Begemotik is a distant relative of rat Slonik which I lost in december. Slonik liked food, was very adorable and thick and had a very charming face. He lived a very good life. When he died he was 2 years and 8 months old. It was awful to lose him and I searched little rats which were his distant relatives. I took Slonik from breeders, and some his brothers and sisters have kids. And I fount them! Begemotik is a great great grandson of Slonik sister. ;D

It's pictures of Slonik:


----------



## Lesti (Jun 25, 2013)

Aww I'm so glad you found them!
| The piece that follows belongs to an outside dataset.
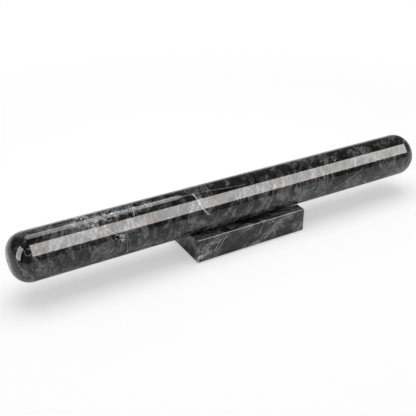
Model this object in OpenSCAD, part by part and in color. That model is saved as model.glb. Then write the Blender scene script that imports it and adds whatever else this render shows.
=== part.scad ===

He was just as handsome as this little boy 


Sent from Petguide.com Free App


----------



## Affectionate_Rat (Jun 28, 2013)

These are new pictures of my rats. 



































































My rats have new hammocks. Usually I bought hammocks for them, but now I try to sew it yourself. Unfortunately, I have no a sewing machine so I sew hammocks very slow.

Yesterday Schneider was 2 years and 9 months. I think, it's a considerable age for rats. I'm glad that he lives so long.


----------



## kyzer (Apr 28, 2013)

Your rats are so gorgeous and adorable, you take such good photos! They look like they have so much character  
Welcome to the forum!


----------



## Affectionate_Rat (Jun 28, 2013)

*kyzer*, thanks!


----------



## Affectionate_Rat (Jun 28, 2013)

I had bought a new cage for my rats. Imac Double 120. It's huge!!! My rats are very satisfied with their new home.  Now I have to clean the cage more often and spend more time for it, but it's a trifle. The main thing is that my rats are happy.


----------